# Hello from Florida



## levonwri45 (Jun 8, 2014)

Greetings my name is Brother Wright   I hail from Deltona Lodge # 756 PHA

Sent From My Freemasonry Pro App


----------



## KSigMason (Jun 9, 2014)

Greetings and welcome


----------



## Mike Martin (Jun 9, 2014)

Hello


----------



## goldsquare (Oct 6, 2014)

Greetings Square,

I hail from St. Petersburg lodge #109. Was raise to MM on May 15th, 2014. My name is Landry Alexander.


----------



## Levelhead (Oct 6, 2014)

goldsquare said:


> Greetings Square,
> 
> I hail from St. Petersburg lodge #109. Was raise to MM on May 15th, 2014. My name is Landry Alexander.

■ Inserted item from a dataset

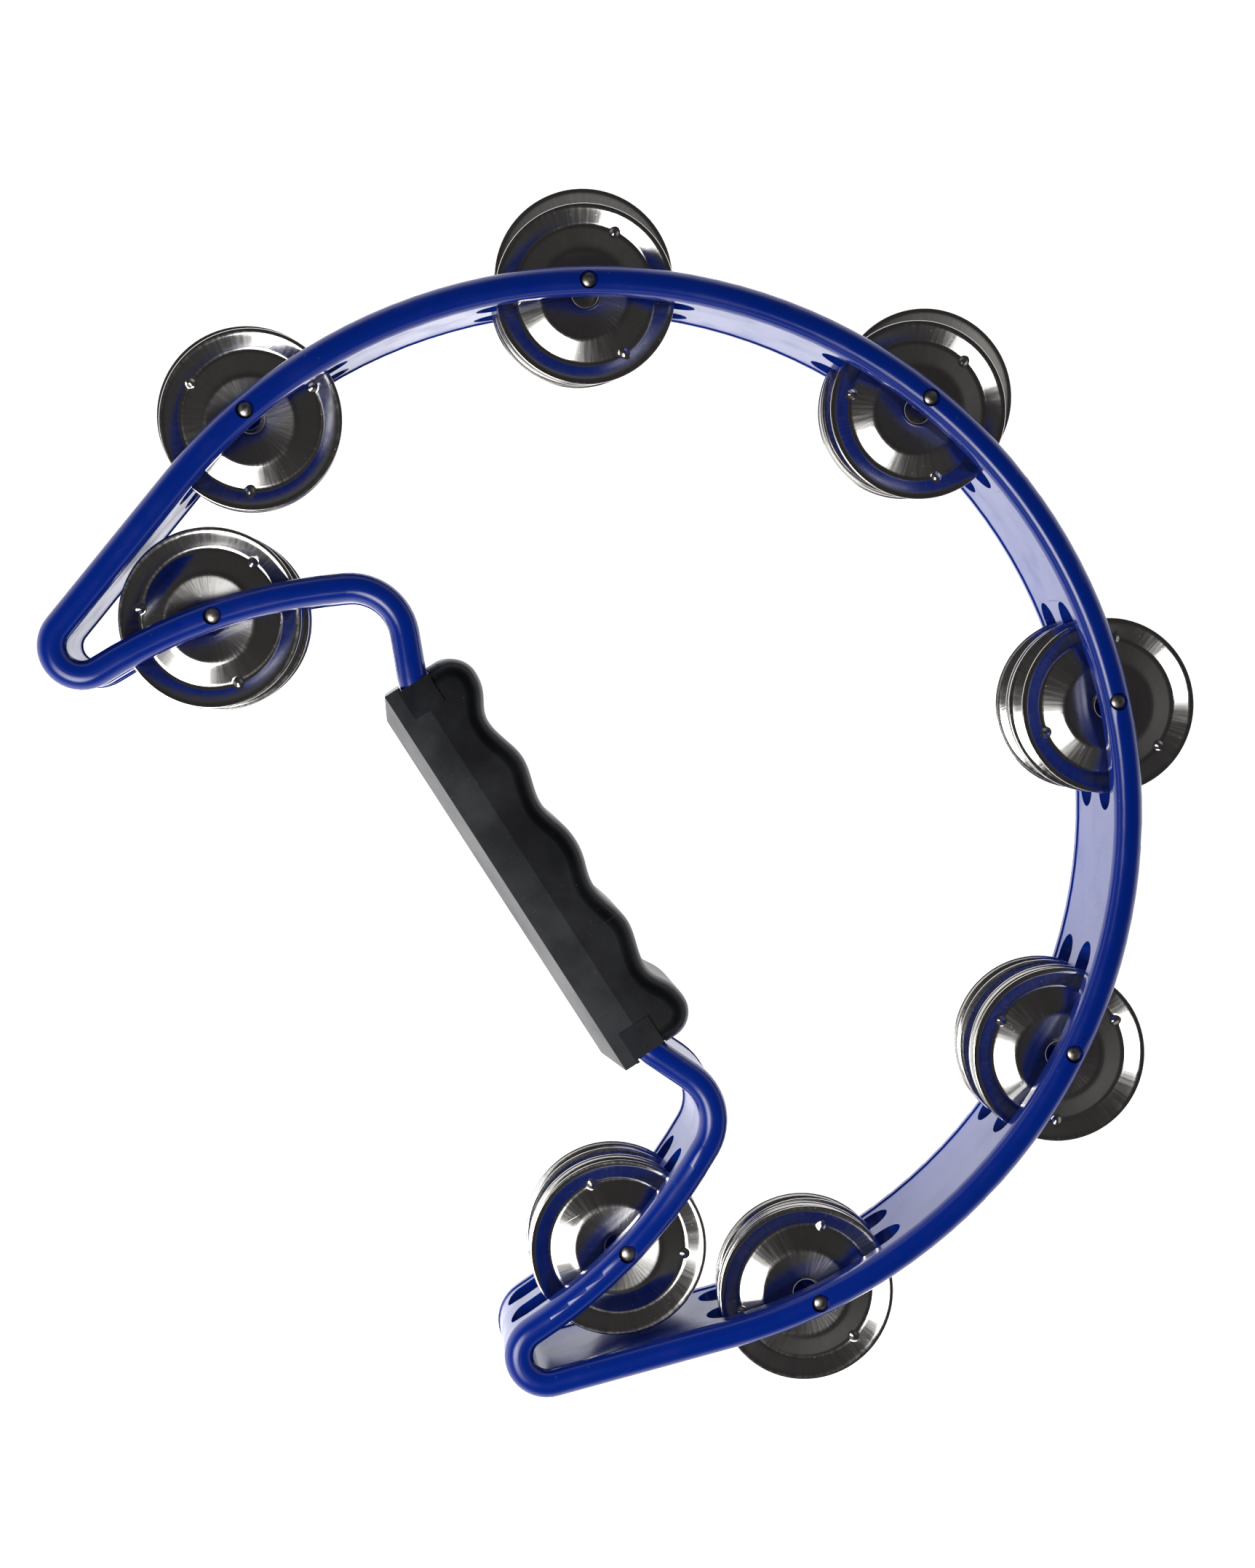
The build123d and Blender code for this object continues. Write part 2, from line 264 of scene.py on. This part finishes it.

St pete lodge! Gotta stop by and talk to alan Rosenthal some time! Ill prob visit soon!

-Pinellas Park Lodge


----------



## Warrior1256 (Oct 7, 2014)

Welcome to the forum.


----------



## Bro. Stewart P.M. (Oct 16, 2014)

Welcome Brother Wright!


----------



## mrpierce17 (Oct 16, 2014)

Welcome PHAmily


----------